What you will do:
Reproduce only the lines from the one containing "What three.js and" through the one containing "wasm.setup();", exactly as written and with both ends included.

>> Start Material provided

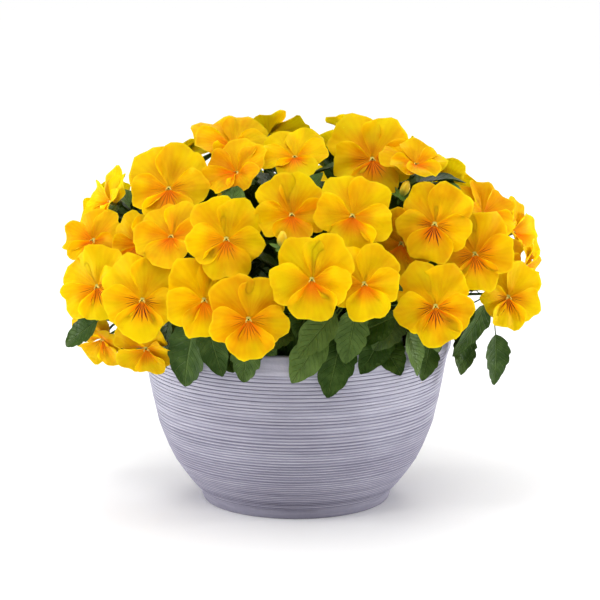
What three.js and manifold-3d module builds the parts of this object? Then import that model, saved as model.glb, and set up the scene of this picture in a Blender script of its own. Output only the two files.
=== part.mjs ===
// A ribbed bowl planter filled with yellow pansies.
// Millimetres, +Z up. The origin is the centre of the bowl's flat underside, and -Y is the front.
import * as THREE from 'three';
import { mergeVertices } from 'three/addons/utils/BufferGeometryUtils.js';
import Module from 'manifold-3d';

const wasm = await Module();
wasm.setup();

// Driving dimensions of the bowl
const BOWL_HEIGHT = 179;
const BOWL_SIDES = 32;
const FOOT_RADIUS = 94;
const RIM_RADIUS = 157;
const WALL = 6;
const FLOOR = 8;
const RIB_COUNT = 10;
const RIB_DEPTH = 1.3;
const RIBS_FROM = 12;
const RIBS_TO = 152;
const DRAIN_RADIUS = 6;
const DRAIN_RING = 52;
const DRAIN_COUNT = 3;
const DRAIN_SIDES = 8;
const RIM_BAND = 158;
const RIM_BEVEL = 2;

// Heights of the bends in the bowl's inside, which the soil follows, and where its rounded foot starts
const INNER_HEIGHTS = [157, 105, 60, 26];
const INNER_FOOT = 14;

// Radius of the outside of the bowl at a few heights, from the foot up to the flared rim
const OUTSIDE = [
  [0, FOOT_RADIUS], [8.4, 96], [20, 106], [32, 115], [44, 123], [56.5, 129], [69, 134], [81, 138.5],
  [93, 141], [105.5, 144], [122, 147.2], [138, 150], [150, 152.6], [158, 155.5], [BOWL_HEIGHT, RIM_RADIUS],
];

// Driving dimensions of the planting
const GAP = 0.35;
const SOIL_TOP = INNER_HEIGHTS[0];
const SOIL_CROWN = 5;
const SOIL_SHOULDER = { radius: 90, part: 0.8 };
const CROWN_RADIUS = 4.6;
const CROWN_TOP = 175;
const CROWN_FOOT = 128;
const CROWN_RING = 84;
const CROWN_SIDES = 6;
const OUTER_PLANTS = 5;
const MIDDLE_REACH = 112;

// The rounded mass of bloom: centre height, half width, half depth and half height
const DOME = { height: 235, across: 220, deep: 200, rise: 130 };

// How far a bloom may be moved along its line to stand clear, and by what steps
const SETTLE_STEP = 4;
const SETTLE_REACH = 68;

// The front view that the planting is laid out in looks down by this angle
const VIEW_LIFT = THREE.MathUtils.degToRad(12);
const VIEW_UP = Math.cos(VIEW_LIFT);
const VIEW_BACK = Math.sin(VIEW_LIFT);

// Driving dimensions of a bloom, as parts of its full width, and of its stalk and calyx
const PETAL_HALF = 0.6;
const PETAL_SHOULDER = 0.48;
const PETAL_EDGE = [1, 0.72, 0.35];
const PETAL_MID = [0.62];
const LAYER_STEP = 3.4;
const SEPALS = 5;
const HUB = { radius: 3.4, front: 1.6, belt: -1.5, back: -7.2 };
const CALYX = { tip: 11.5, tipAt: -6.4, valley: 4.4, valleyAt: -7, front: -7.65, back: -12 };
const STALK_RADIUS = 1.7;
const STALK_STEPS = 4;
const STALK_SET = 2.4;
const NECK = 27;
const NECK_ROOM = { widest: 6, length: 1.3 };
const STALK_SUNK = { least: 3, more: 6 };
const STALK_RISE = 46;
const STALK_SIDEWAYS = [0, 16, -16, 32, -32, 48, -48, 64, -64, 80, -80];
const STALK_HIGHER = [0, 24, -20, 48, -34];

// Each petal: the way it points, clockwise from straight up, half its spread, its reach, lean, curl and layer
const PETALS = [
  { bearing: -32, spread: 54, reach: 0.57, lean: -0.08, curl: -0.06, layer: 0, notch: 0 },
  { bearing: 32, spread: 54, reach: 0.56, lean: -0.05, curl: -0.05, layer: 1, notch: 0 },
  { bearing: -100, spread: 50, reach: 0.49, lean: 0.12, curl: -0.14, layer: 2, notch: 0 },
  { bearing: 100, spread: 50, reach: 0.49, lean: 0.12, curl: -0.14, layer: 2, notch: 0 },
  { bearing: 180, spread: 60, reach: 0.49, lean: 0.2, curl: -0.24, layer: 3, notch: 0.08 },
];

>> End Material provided
>> Start Material provided

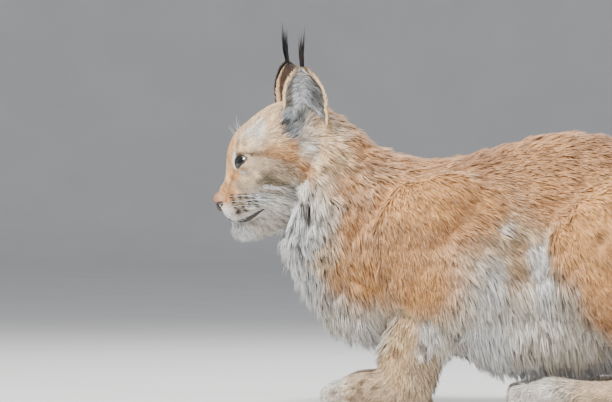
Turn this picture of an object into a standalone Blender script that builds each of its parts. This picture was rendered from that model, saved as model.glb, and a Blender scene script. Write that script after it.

>> End Material provided

Result of this task:
What three.js and manifold-3d module builds the parts of this object? Then import that model, saved as model.glb, and set up the scene of this picture in a Blender script of its own. Output only the two files.
=== part.mjs ===
// A ribbed bowl planter filled with yellow pansies.
// Millimetres, +Z up. The origin is the centre of the bowl's flat underside, and -Y is the front.
import * as THREE from 'three';
import { mergeVertices } from 'three/addons/utils/BufferGeometryUtils.js';
import Module from 'manifold-3d';

const wasm = await Module();
wasm.setup();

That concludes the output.